Thursday 23 August 2018

Today

After a significant break in posting it is time to return.

I am unwell. I have not been able to work for most of the last eight months. I awake each morning with an uncomfortable feeling of worry and anxiety. Very few days have many consecutive hours that feel "good" and the overarching grey themes have found me with diminished interest in the pleasures of life and a relative inability to cope with some of it's associated rigours. As a spouse and parent I feel a painful lack of capacity in dealing well with the needs of those around me.

I feel isolated from those around me at times and disconnected from God. The sense of isolation comes in part from a lack of emotional authenticity. In other words, wearing a mask and not sharing my real feelings. Sometimes this is because I don't feel comfortable letting some people in and on other occasions it is too harrowing to discuss my heavy feelings. As a result a false facade is preferable. Sometimes I feel less inclined to share as I don't want to encumber others with my emotional baggage or sound like I am complaining. Despite this, my closest family members know how things are for me.

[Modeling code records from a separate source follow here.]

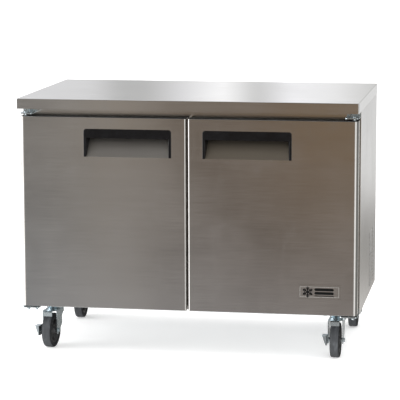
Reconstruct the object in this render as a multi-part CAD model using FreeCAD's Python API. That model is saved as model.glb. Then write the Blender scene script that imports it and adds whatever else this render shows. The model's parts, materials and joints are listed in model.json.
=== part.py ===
import FreeCAD, Part
import math
import os

# Two-door undercounter refrigerator on swivel casters.
# Millimetres. X to the right, Y to the back, Z up. The origin is on the floor,
# under the middle of the footprint.

# ---------------------------------------------------------------- driving sizes
width = 1224.0
depth = 756.0
height = 930.0
half_width = width / 2
front = -depth / 2
rear = depth / 2

# Worktop: a folded tray turned down over the cabinet, backed with foam on a sheet.
top_sheet = 1.5
top_bend = 3.0
apron_height = 37.0
apron_bottom = height - apron_height
apron_hem = 12.0
backer_gap = 0.5

# Cabinet shell.
sheet = 1.2
panel_face = half_width - 1.0
panel_inside = panel_face - sheet
cabinet_bottom = 164.0
floor_top = cabinet_bottom + sheet
frame_sheet = 2.0
frame_front = -283.0
frame_back = frame_front + frame_sheet
cabinet_rear = 370.0
rear_inside = cabinet_rear - sheet

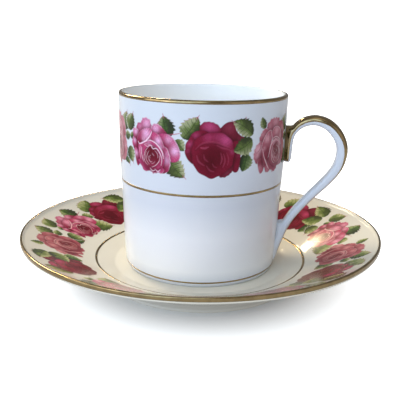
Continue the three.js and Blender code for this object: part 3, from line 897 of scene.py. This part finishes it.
def spray(name, canvas, place, material):
    """The painted part of a canvas as a skin on the china: place(x, y) gives a point in millimetres."""
    columns = canvas.x.shape[1]
    cover = canvas.cover
    corner = np.maximum.reduce([cover[:-1, :-1], cover[1:, :-1], cover[:-1, 1:], cover[1:, 1:]])
    kept = np.argwhere(corner > 0.002)
    first = kept[:, 0] * columns + kept[:, 1]
    quads = np.stack([first, first + 1, first + 1 + columns, first + columns], axis=1)
    used, faces = np.unique(quads, return_inverse=True)
    points = place(canvas.x.ravel()[used], canvas.y.ravel()[used])
    piece = mesh_object(name, points.tolist(), faces.reshape(-1, 4).tolist(), material)
    paint = piece.data.attributes.new("paint", "FLOAT_COLOR", "POINT")
    colours = np.ones((len(used), 4))
    colours[:, :3] = np.clip(canvas.rgb.reshape(-1, 3)[used], 0, 1)
    paint.data.foreach_set("color", colours.ravel())
    covered = piece.data.attributes.new("cover", "FLOAT", "POINT")
    covered.data.foreach_set("value", cover.ravel()[used])
    return piece


# ---- the strap handle ----
def strap_curve(stations):
    """Points and outward directions along the strap, evenly spaced."""
    line = curve(HANDLE_LINE, False, 24)
    run = np.r_[0, np.cumsum(np.hypot(*np.diff(line, axis=0).T))]
    shares = np.linspace(0, 1, stations)
    at = np.stack([np.interp(shares * run[-1], run, line[:, k]) for k in (0, 1)], axis=1)
    ahead = np.gradient(at, axis=0)
    ahead /= np.hypot(*ahead.T)[:, None]
    outward = np.stack([-ahead[:, 1], ahead[:, 0]], axis=1)
    return shares, at, outward


def strap_size(share):
    """Width and thickness of the strap at a share of its length."""
    root = max(0.0, 1 - share / 0.16)
    low = max(0.0, (share - 0.8) / 0.2)
    tip = math.sqrt(max(0.0, 1 - (1 - min(1.0, (share + 0.002) / 0.022)) ** 2))
    thick = float(np.interp(share, *zip(*HANDLE_THICK)))
    return (HANDLE_WIDTH + 1.2 * root + 1.4 * low) * (0.55 + 0.45 * tip), thick * (0.35 + 0.65 * tip)


def strap_point(turn, width, thick, lift=0.0):
    """A point of the strap's section: domed on its outward face, flatter on its inward one."""
    across, out = math.cos(turn), math.sin(turn)
    power = (0.72, 0.86) if out > 0 else (0.50, 0.62)
    x = math.copysign(abs(across) ** power[0], across) * (width / 2 + lift)
    return x, math.copysign(abs(out) ** power[1], out) * (thick / 2 + lift)


def loft(name, loops, material):
    n = len(loops[0])
    vertices = [v for loop in loops for v in loop]
    faces = []
    for i in range(len(loops) - 1):
        for j in range(n):
            a, b = i * n + j, i * n + (j + 1) % n
            faces.append((a, b, b + n, a + n))
    faces.append(tuple(reversed(range(n))))
    faces.append(tuple(range(len(vertices) - n, len(vertices))))
    return mesh_object(name, vertices, faces, material)


def strap_loops(stations, section):
    loops = []
    for share, at, outward in zip(*strap_curve(stations)):
        ring = section(share, at, outward)
        if ring is None:
            continue
        loop = []
        for across, out in ring:
            loop.append((at[0] + outward[0] * out, across, at[1] + outward[1] * out))
        loops.append(loop)
    return loops


def lower_web(share, at, outward, thick):
    """How far the strap's inward side runs on into the wall, at its lower end."""
    if share <= 0.5:
        return 0.0
    reach = (at[0] - WALL_AT_HANDLE[0]) / outward[0] + 0.6 - thick / 2
    return max(0.0, reach) * float(smooth(CROTCH_Z + 0.9, CROTCH_Z - 0.7, at[1]))


def upper_web(share, at, outward, thick):
    """How far its outward side runs on into the wall, at its upper end."""
    if share >= 0.25 or outward[0] >= -0.05:
        return 0.0
    web = max(0.0, (WALL_AT_HANDLE[1] - at[0]) / outward[0] + 0.9 - thick / 2)
    if outward[1] > 0.02:
        web = min(web, max(0.0, (ROOT_Z - at[1]) / outward[1] - thick / 2))
    return web


def strap_ring(turns, share, at, outward, lift=0.0):
    """The strap's section at one station, run out into the wall where its ends join it."""
    width, thick = strap_size(share)
    webs = lower_web(share, at, outward, thick), upper_web(share, at, outward, thick)
    ring = []
    for turn in turns:
        across, out = strap_point(turn, width, thick, lift)
        web = webs[0] if out < 0 else webs[1]
        narrow = 1 - 0.35 * math.sin(turn) * web / (web + 1.0) if out > 0 else 1.0
        ring.append((across * narrow, out * (1 + web / (thick / 2))))
    return ring


def handle_china(material):
    turns = [2 * math.pi * (k + 0.5) / STRAP_SIDES for k in range(STRAP_SIDES)]

    def section(*station):
        return strap_ring(turns, *station)

    piece = loft("handle_china", strap_loops(STRAP_STATIONS, section), material)
    attach(piece, "cup", "cup_china", "cup_handle")


def gilt_start(share):
    """How far down the strap's side the gold reaches, as an angle from its side."""
    return math.radians(float(np.interp(share, *zip(*GILT_EDGE))))


def handle_gold(material):
    def section(share, at, outward):
        if not HANDLE_GOLD_ENDS[0] <= share <= HANDLE_GOLD_ENDS[1]:
            return None
        start = gilt_start(share)
        turns = np.linspace(start, math.pi - start, GILT_SIDES)
        top = strap_ring(turns[1:-1], share, at, outward, FILM)
        under = strap_ring(turns, share, at, outward, -STRAP_TUCK)
        return [under[0]] + top + under[:0:-1]

    piece = loft("handle_gold", strap_loops(STRAP_STATIONS, section), material)
    attach(piece, "cup", "burnished_gold", "handle_gilding")


# ---- cup ----
def cup_line():
    """The cup's whole profile, from the middle of its foot out, up and back down inside."""
    return rounded(CUP_FOOT + CUP_OUTER + CUP_INNER)


def gilding(name, line, gold):
    """A gold film over a line of (radius, height), turned round the axis."""
    return turned(name, film_over(line), gold, closed=True)


def mark_lit_inside(body):
    """Store on the cup which of its points lie inside, where its china is given a whiter colour as
    painted light for the brighter light inside.
    """
    values = []
    for vertex in body.data.vertices:
        x, y, z = vertex.co
        within = math.hypot(x, y) < (RIM_R - 1.2) * MM
        values.append(float(smooth(10.0, 10.6, z / MM)) * within)
    body.data.attributes.new("inner", "FLOAT", "POINT").data.foreach_set("value", values)


def cup_china(white):
    body = turned("cup_china", cup_line(), white)
    mark_lit_inside(body)
    attach(body, "cup", "cup_china", "cup_body")


def cup_gilding(gold):
    """Gold over the lip, and the two lines round the wall."""
    side = rounded(CUP_OUTER)
    bottom = CUP_TOP - CUP_LIP_GOLD
    lip = [(radius_at(side, bottom), bottom)]
    lip += [p for p in cup_line() if p[0] > RIM_R - 1.3 and p[1] > CUP_TOP - 1.0]
    attach(gilding("cup_rim_gold", lip, gold), "cup", "burnished_gold", "cup_rim_gilding")
    for place, edges in CUP_GOLD_LINES.items():
        line = [(radius_at(side, z), z) for z in np.linspace(*edges, 5)]
        piece = gilding(f"cup_{place}_gold", line, gold)
        attach(piece, "cup", "burnished_gold", f"cup_{place}_gold_line")


def cup_roses(enamels):
    radii, heights = zip(*rounded(CUP_OUTER))
    canvases = painted(CUP_WHITE_COOL_LIT, *CUP_LIGHT_TINTS_AND_GROWTH)
    for i, (azimuth, kind) in enumerate(CUP_SPRAYS):
        lift = FILM + FILM_STEP * (i % 2)

        def place(x, y):
            r = np.interp(BAND_Z + y, heights, radii) + lift
            a = math.radians(azimuth) + x / CUP_R
            return np.stack([r * np.cos(a), r * np.sin(a), BAND_Z + y], axis=1)

        piece = spray(f"cup_rose_{i + 1}", canvases[kind], place, enamels)
        attach(piece, "cup", "rose_enamel", f"cup_rose_spray_{i + 1}")


# ---- saucer ----
def saucer_line():
    """The saucer's whole profile, from the middle of its well out over the lip and back below."""
    return rounded(SAUCER_TOP + SAUCER_EDGE + SAUCER_UNDER)


def saucer_top():
    """The upper surface alone, from the middle of the well to the lip."""
    profile = saucer_line()
    edge = next(i for i, p in enumerate(profile) if p[0] > 70.0)
    return profile[: edge + 1]


def warped(piece):
    """The firing left the saucer's rim a little high on one side and low on the other."""
    for vertex in piece.data.vertices:
        x, y, z = vertex.co
        share = max(0.0, (math.hypot(x, y) / MM - WARP_FROM) / (SAUCER_R - WARP_FROM))
        lean = math.cos(math.atan2(y, x) - math.radians(WARP_TOWARDS))
        vertex.co.z = z + WARP * MM * share * lean
    return piece


def saucer_china(white):
    body = warped(turned("saucer_china", saucer_line()[::-1], white))
    attach(body, "saucer", "saucer_china", "saucer_body")


def saucer_gilding(gold):
    """Gold over the lip, and the line at the edge of the well."""
    reach, height = SAUCER_LIP_GOLD
    lip = [p for p in saucer_line() if p[0] > reach and p[1] > height]
    rim = warped(gilding("saucer_rim_gold", lip[::-1], gold))
    attach(rim, "saucer", "burnished_gold", "saucer_rim_gilding")
    top = saucer_top()
    line = [(r, height_at(top, r)) for r in np.linspace(*SAUCER_GOLD_LINE, 5)]
    verge = gilding("saucer_verge_gold", line[::-1], gold)
    attach(verge, "saucer", "burnished_gold", "saucer_verge_gold_line")


def saucer_roses(enamels):
    radii, heights = zip(*saucer_top())
    (low_r, low_z), (high_r, high_z) = SAUCER_SLOPE
    slope = math.atan2(high_z - low_z, high_r - low_r)
    canvases = painted(SAUCER_WHITE_WARM_LIT, *SAUCER_LIGHT_TINTS_AND_GROWTH)
    for i, (azimuth, kind) in enumerate(SAUCER_SPRAYS):
        lift = FILM + FILM_STEP * (i % 2)

        def place(x, y):
            reach = BAND_R + y * math.cos(slope)
            r = np.hypot(x, reach)
            a = math.radians(azimuth) - np.arctan2(x, reach)
            z = np.interp(r, radii, heights) + lift * math.cos(slope)
            r = r - lift * math.sin(slope)
            return np.stack([r * np.cos(a), r * np.sin(a), z], axis=1)

        piece = spray(f"saucer_rose_{i + 1}", canvases[kind], place, enamels)
        attach(warped(piece), "saucer", "rose_enamel", f"saucer_rose_spray_{i + 1}")


# ---- stage ----
def add_floor():
    """One pale sheet: floor round the cup, curving up to a backdrop all round, its own light dimmed
    round the saucer as a painted contact shadow.
    """
    shader = Shader("floor")
    grain = shader.remap(shader.noise(6.0, 2.0), 0.3, 0.7, 0.0, 1.0)
    pale = shader.mix(grain, (0.84, 0.84, 0.84), (0.88, 0.88, 0.88))
    shader.feed("Base Color", pale)
    shader.set(Roughness=0.9, Emission_Color=(1.0, 1.0, 1.0, 1.0))
    place = shader.node("ShaderNodeNewGeometry")
    away = shader.node("ShaderNodeVectorMath", operation="LENGTH")
    shader.link(place.outputs["Position"], away.inputs[0])
    reach = [r * MM for r in GLOW_REACH]
    # painted contact shadow: the floor's light rises from dim under the saucer to bright beyond its rim
    near = shader.remap(away.outputs["Value"], *reach[:2], GLOW_IN_PAINTED_SHADOW, GLOW_NEAR)
    far = shader.remap(away.outputs["Value"], *reach[2:], 0.0, GLOW_FAR - GLOW_NEAR)
    glow = shader.node("ShaderNodeMath", operation="ADD")
    shader.link(near, glow.inputs[0])
    shader.link(far, glow.inputs[1])
    shader.feed("Emission Strength", glow.outputs["Value"])
    line = [(0.0, 0.0), (BACKDROP, 0.0)]
    for k in range(1, BACKDROP_STEPS + 1):
        bend = math.pi / 2 * k / BACKDROP_STEPS
        rise = BACKDROP_CURVE * (1 - math.cos(bend))
        line.append((BACKDROP + BACKDROP_CURVE * math.sin(bend), rise))
    line.append((BACKDROP + BACKDROP_CURVE, BACKDROP_HEIGHT))
    floor = turned("floor", line[::-1], shader.material)
    floor.visible_diffuse = False
    floor.visible_glossy = False


def add_bounce():
    """The light the table gives back: a dim ring flat on it round the saucer, unseen by the camera."""
    colour, strength = BOUNCE
    shader = Shader("bounce")
    shader.set(Base_Color=(0.0, 0.0, 0.0, 1.0))
    shader.set(Emission_Color=(*colour, 1.0), Emission_Strength=strength)
    vertices = []
    for k in range(BOUNCE_SIDES):
        turn = 2 * math.pi * k / BOUNCE_SIDES
        for reach in BOUNCE_REACH:
            vertices.append((reach * math.cos(turn), reach * math.sin(turn), BOUNCE_Z))
    count = len(vertices)
    faces = [(i, i + 1, (i + 3) % count, (i + 2) % count) for i in range(0, count, 2)]
    ring = mesh_object("bounce", vertices, faces, shader.material)
    ring.visible_camera = False
    ring.visible_shadow = False


def add_light(name, azimuth, elevation, distance, size, power, colour):
    """A soft box at an azimuth from the camera's side, aimed at the cup."""
    data = bpy.data.lights.new(name, "AREA")
    data.shape = "RECTANGLE"
    data.size, data.size_y = size
    data.energy = power
    data.color = colour
    light = bpy.data.objects.new(name, data)
    bpy.context.collection.objects.link(light)
    a, e = math.radians(VIEW_AZIMUTH + azimuth), math.radians(elevation)
    target = Vector((0, 0, 0.03))
    away = Vector((math.cos(a) * math.cos(e), math.sin(a) * math.cos(e), math.sin(e)))
    light.location = target + away * distance
    light.rotation_euler = (target - light.location).to_track_quat("-Z", "Y").to_euler()


def add_world(colour, strength):
    world = bpy.data.worlds.new("studio")
    world.use_nodes = True
    background = world.node_tree.nodes["Background"]
    background.inputs["Color"].default_value = (*colour, 1)
    background.inputs["Strength"].default_value = strength
    bpy.context.scene.world = world


def build():
    bpy.context.scene.view_settings.view_transform = "Standard"
    add_camera()
    add_world(*WORLD)
    for name, values in LIGHTS.items():
        add_light(name, *values)
    add_floor()
    add_bounce()
    cup_white = china("cup_china", CUP_WHITE_COOL_LIT, CUP_SHINE)
    gold = burnished_gold()
    cup_china(cup_white)
    cup_gilding(gold)
    cup_roses(enamel("cup_enamel", CUP_SHINE))
    saucer_china(china("saucer_china", SAUCER_WHITE_WARM_LIT, SAUCER_SHINE))
    saucer_gilding(gold)
    saucer_roses(enamel("saucer_enamel", SAUCER_SHINE))
    handle_china(cup_white)
    handle_gold(gold)


build()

As my time away from work has stretched out, I have waited for some clarity to come from Heaven. I have looked for some answers to arrive that would shed light and direction on how to heal and return to a more functional, meaningful life. In waiting, I hoped that God would give me a clear package that would allow me to find financial avenues that would prevent me from having to return to my old job, which is a source of stress, as well as resources to help me feel better. This has not yet been realised. I returned to work for a short number of weeks when faced with a pay reduction but it was too much and I have not been working since then, which was two months ago.

There are a few moments of clarity that have broken through the gloom:

 - Knowledge that I am God's child. Despite the feelings of spiritual loneliness that have been around regularly over recent months there are some moments when I feel of his love.

 - I have family and friends who love me. While not many understand what I am going through, there are people around me who offer love, support and encouragement through my experiences.

 - God is making me into something more than I can see. C.S. Lewis said, "Imagine yourself as a living house. God comes in to rebuild that house. At first, perhaps, you can understand what He is doing. He is getting the drains right and stopping the leaks in the roof and so on; you knew that those jobs needed doing and so you are not surprised. But presently He starts knocking the house about in a way that hurts abominably and does not seem to make any sense. What on earth is He up to? The explanation is that He is building quite a different house from the one you thought of - throwing out a new wing here, putting on an extra floor there, running up towers, making courtyards. You thought you were being made into a decent little cottage: but He is building a palace."

I feel that there is a reason behind all of these feelings and emotional unsteadiness. I feel that, although agonisingly slow, the process will yet yield some results to enable a forward step. I feel a parallel with the seasons in that the changes that occur are almost unnoticeable on a daily basis. Despite that each new season gives way to the one that follows in it's fullness.